We have always been very wide music listeners and we always knew that we’d never be stuck into a defined-genre zone. In particular, we are crazed for 80s and 90s tunes; new wave, industrial, harsh noise, but also pop, new wave, post punk etc etc. It would have been a shame if we kept for ourselves this knowledge instead of trying to make it fit in our opus.
The logo mystery is simply explained: we’ve been threatened by an ominous band to be sued if we didn’t change our monicker within a very short time. We were young and stupid, so we decided not to take the risk and I came up with the fucking stripes because they were symmetrical, they were three (like us back then) and they looked cool. I still think they look cool, until the notorious sport brand will notice and will sue us for real.
I think I remember reading that the three albums form a sort of conceptual trilogy – the naming sure seems to suggest it. Was there a unifying concept? Where does Jim Jones, who the third album revolves around, fit into it all?
The “saga” was called “the trilogy of perception” because it basically was a long-term study of the inner self along the way to aldulthood. Of course it’s very personal, that’s why I often used metaphors to express myself. 3 is the last phase, the final destruction of the self. Reverend Jim Jones is the perfect sponsor for this concept, because he utterly represents the quintessence of failure, paid with the extreme sacrifice.
That brings us to the present, so let’s have a look at the new material. “Marauders” kicks off City of Dope and Violence with a riff that will make anyone familiar with the previous album feel right at home, but while the song would have erupted into blackened crust on 3, the rhythm here is slow at first while the guitar continues its brightly shimmering almost-drone, accompanying those beuatiful clean vocals. It takes a while for everything to gradually build to a climax, harsh vocals leading up to an eventual blast beat part. But the song soon completes a bell curve by ebbing away into a calm, prolonged third segment that picks up the atmosphere from the beginning and sees singer Mike B. briefly delve into a vocal range unheard before. Overall, the EP makes probably the most use of his cleans since their second full-length, their calmest album to date, but while the aggression is similarly dialed back here, the driving urgency of 3 is still palpable.
“Marauders” almost seems like a culmination of everything you’ve done on your albums; there’s the calm of 2, the trippyness of Cyclops, and the sound and songwriting finesse of 3. Did you approach writing the EP and the song in particular with an eye towards your previous work or did this just come naturally?
The question is very relevant. I consider C.O.D.A.V. the summa of what we produced so far and yes, the writing process had been very natural and loose. We felt so comfy with the songs that we decided to record the EP 80% live, with only vocals and the additional guitar track recorded later.
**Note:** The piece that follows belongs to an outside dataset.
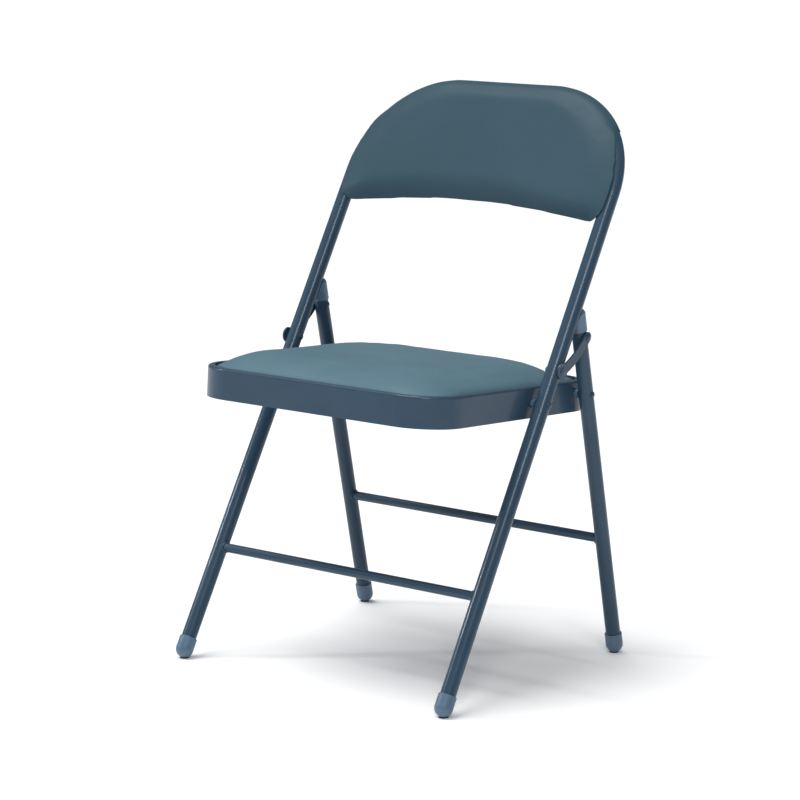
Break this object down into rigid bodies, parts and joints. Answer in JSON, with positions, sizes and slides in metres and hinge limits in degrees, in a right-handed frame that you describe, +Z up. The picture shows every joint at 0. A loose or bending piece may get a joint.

Second track “C.O.D.A.V.” moves things into electronic territory with an ambient noise soundscape – a collaboration with outside artists – that is overlayed with samples of voices. While previous offerings would regularly feature shorter, interlude-like tracks, this is one of the bleakest examples yet and indeed manages to conjure images of a desolate city, the former hustle and bustle of which now echo only faintly between grey, derelict buildings.
Is City of Dope and Violence referring to an actual city or is it a metaphor for a dark, corrupt place?
50/50; I referred to Cremona, the city where the band was founded, but the one lost in my teenage memories, the late 90s. Everything was different back then, and also little cute towns like the one where I grew up couldn’t dodge the degrade. There’s a main story that I don’t want to reveal, plus a bigger scale of related or similar events, plus my personal contact with the situation.
“C.O.D.A.V.” makes heavy use of samples; can you give us an idea of what the voices are talking about?
Me and the guys are also cinema enthusiasts and good samples are so easy to find when you fill yourself with movies and videos in general. A good sample can completely change the approach to a song, making it even better than it already is. In all of V///’s releases you will find samples.
The C.O.D.A.V. sample is an interview with an old woman about the a deadly case of domestic violence that occured nearby. She knew the victim and she is definitely shattered. GUESS WHERE?
The noise eventually bleeds into third track “Spirit of ’86.” Another calm beginning with clean vocals, and again, the aggression one might expect doesn’t kick in. Instead, this may well be one of the “lightest” songs Viscera/// have put forth so far. No blasting, no d-beats, and no screams; instead, an upbeat, bouncy rhythm and wonderfully soft, often catchy vocal harmonies courtesy of guest singers Vespertina and Mangiabinari. Again, the song moves through several distinct parts, but keeps its mood very steady throughout. I am again reminded of the calmness of the second record, but even more so of the vibe of the covers of 80s songs that the band has done in the past.
You’ve previously covered “Nobody’s Diary” by Yazoo as well as New Order’s “True Faith”, and “Spirit of ’86”, with its focus on melody and almost “pop” feeling, sounds like it’s coming from a similar place. Is there indeed some sort of connection? What do the songs you covered – and similar music from the 80s and 90s – mean to you?
This is the final tribute to our passion, man. You can immediately feel when a metal band covers a non-metal song with serious or parodistic intent. We love the songs we cover, and we chose them wisely because we wanted to be 100% sure they they had fit with our style, somehow.
What are your plans for the immediate future? Are you headed right back to the studio or will there be a tour? Are you already harbouring ideas for concepts and themes you want to tackle on upcoming releases?
We are now experiencing a sort of mental vacation from the band. We are not pushing for anything and we’ll just take a short easy time. Of course we’ll get some gig in 2019 and slowly dive into V4’s writing process.
Thank you for taking the time! If there’s anything you’d like to add, the floor is yours.
I would like to send a hug to one of my best buddies Alessandro, who recently became dad. So proud of you, dude.